- **INSTRUCTIONS TO FOLLOW**
Repeat exactly the lines from the one containing "Recreate this object" through the one containing "WIRE_EXIT = 4.5", both lines included, please, without any other lines.

- **EXTRACTED ENTRIES**
☆ ☆ ☆

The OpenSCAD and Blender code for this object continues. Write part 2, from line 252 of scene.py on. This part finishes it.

☆ ☆ ☆

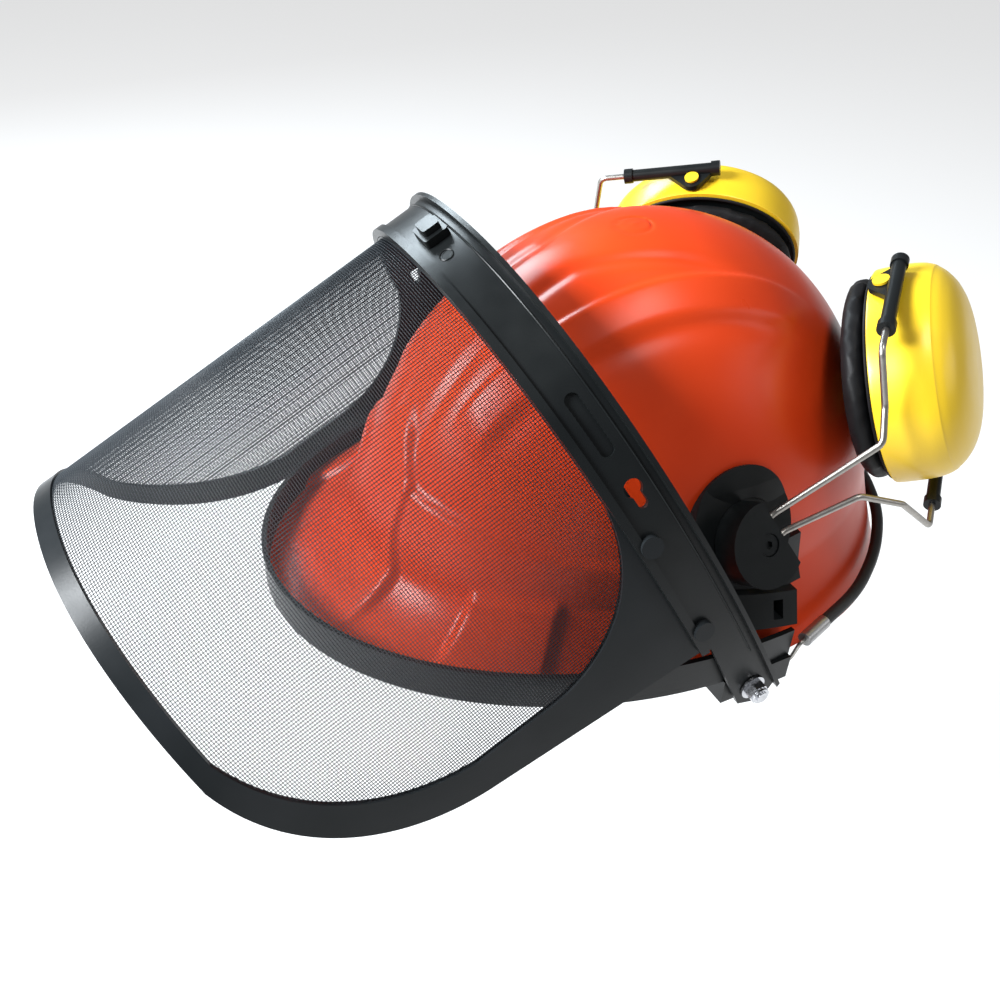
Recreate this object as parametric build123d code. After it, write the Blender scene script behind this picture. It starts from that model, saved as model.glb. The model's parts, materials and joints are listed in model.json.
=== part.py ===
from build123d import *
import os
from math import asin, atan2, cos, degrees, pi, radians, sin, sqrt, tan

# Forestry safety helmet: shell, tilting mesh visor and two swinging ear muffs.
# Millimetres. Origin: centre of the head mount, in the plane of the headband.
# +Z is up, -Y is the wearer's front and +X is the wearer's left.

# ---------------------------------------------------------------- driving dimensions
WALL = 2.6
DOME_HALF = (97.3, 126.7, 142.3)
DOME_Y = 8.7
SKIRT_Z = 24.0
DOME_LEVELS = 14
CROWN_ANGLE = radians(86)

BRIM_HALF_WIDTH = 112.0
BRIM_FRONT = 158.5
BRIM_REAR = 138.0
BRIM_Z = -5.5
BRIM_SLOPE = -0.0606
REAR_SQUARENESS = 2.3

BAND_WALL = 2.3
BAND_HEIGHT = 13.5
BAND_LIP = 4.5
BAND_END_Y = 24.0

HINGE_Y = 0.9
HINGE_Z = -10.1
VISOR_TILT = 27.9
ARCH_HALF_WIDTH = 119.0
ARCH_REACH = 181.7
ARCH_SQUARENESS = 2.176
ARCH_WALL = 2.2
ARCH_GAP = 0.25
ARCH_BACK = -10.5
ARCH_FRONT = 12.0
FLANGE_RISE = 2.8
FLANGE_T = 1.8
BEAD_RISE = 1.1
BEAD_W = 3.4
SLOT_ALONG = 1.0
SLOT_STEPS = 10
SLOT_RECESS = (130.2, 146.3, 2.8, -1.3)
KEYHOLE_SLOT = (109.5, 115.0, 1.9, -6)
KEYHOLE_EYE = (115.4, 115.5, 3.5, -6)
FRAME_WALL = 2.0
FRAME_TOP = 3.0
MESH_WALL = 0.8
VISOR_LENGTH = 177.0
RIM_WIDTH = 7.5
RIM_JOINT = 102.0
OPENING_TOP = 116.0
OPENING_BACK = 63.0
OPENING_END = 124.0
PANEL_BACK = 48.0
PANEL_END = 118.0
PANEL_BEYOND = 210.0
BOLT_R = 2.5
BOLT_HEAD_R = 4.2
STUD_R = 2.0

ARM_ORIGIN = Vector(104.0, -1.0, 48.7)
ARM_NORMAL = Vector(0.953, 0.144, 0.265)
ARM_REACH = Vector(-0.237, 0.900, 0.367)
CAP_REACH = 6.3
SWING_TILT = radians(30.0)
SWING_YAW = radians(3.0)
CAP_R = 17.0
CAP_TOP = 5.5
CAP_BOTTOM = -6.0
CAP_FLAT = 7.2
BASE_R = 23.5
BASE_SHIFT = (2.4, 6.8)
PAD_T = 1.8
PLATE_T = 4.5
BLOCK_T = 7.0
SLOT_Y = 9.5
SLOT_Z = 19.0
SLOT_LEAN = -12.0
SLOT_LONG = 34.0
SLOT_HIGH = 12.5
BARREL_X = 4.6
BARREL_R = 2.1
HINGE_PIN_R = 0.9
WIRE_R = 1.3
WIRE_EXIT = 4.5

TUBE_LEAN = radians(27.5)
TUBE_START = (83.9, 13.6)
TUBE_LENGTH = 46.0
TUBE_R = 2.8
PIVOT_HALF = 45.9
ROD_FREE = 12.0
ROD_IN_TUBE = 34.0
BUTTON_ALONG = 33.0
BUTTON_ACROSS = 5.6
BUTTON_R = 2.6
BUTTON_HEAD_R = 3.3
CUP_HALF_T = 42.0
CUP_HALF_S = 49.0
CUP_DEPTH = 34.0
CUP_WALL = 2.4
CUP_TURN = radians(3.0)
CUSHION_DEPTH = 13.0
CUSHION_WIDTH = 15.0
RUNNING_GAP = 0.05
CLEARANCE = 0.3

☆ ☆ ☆

- **ANSWER FOR THE TASK**
Recreate this object as parametric build123d code. After it, write the Blender scene script behind this picture. It starts from that model, saved as model.glb. The model's parts, materials and joints are listed in model.json.
=== part.py ===
from build123d import *
import os
from math import asin, atan2, cos, degrees, pi, radians, sin, sqrt, tan

# Forestry safety helmet: shell, tilting mesh visor and two swinging ear muffs.
# Millimetres. Origin: centre of the head mount, in the plane of the headband.
# +Z is up, -Y is the wearer's front and +X is the wearer's left.

# ---------------------------------------------------------------- driving dimensions
WALL = 2.6
DOME_HALF = (97.3, 126.7, 142.3)
DOME_Y = 8.7
SKIRT_Z = 24.0
DOME_LEVELS = 14
CROWN_ANGLE = radians(86)

BRIM_HALF_WIDTH = 112.0
BRIM_FRONT = 158.5
BRIM_REAR = 138.0
BRIM_Z = -5.5
BRIM_SLOPE = -0.0606
REAR_SQUARENESS = 2.3

BAND_WALL = 2.3
BAND_HEIGHT = 13.5
BAND_LIP = 4.5
BAND_END_Y = 24.0

HINGE_Y = 0.9
HINGE_Z = -10.1
VISOR_TILT = 27.9
ARCH_HALF_WIDTH = 119.0
ARCH_REACH = 181.7
ARCH_SQUARENESS = 2.176
ARCH_WALL = 2.2
ARCH_GAP = 0.25
ARCH_BACK = -10.5
ARCH_FRONT = 12.0
FLANGE_RISE = 2.8
FLANGE_T = 1.8
BEAD_RISE = 1.1
BEAD_W = 3.4
SLOT_ALONG = 1.0
SLOT_STEPS = 10
SLOT_RECESS = (130.2, 146.3, 2.8, -1.3)
KEYHOLE_SLOT = (109.5, 115.0, 1.9, -6)
KEYHOLE_EYE = (115.4, 115.5, 3.5, -6)
FRAME_WALL = 2.0
FRAME_TOP = 3.0
MESH_WALL = 0.8
VISOR_LENGTH = 177.0
RIM_WIDTH = 7.5
RIM_JOINT = 102.0
OPENING_TOP = 116.0
OPENING_BACK = 63.0
OPENING_END = 124.0
PANEL_BACK = 48.0
PANEL_END = 118.0
PANEL_BEYOND = 210.0
BOLT_R = 2.5
BOLT_HEAD_R = 4.2
STUD_R = 2.0

ARM_ORIGIN = Vector(104.0, -1.0, 48.7)
ARM_NORMAL = Vector(0.953, 0.144, 0.265)
ARM_REACH = Vector(-0.237, 0.900, 0.367)
CAP_REACH = 6.3
SWING_TILT = radians(30.0)
SWING_YAW = radians(3.0)
CAP_R = 17.0
CAP_TOP = 5.5
CAP_BOTTOM = -6.0
CAP_FLAT = 7.2
BASE_R = 23.5
BASE_SHIFT = (2.4, 6.8)
PAD_T = 1.8
PLATE_T = 4.5
BLOCK_T = 7.0
SLOT_Y = 9.5
SLOT_Z = 19.0
SLOT_LEAN = -12.0
SLOT_LONG = 34.0
SLOT_HIGH = 12.5
BARREL_X = 4.6
BARREL_R = 2.1
HINGE_PIN_R = 0.9
WIRE_R = 1.3
WIRE_EXIT = 4.5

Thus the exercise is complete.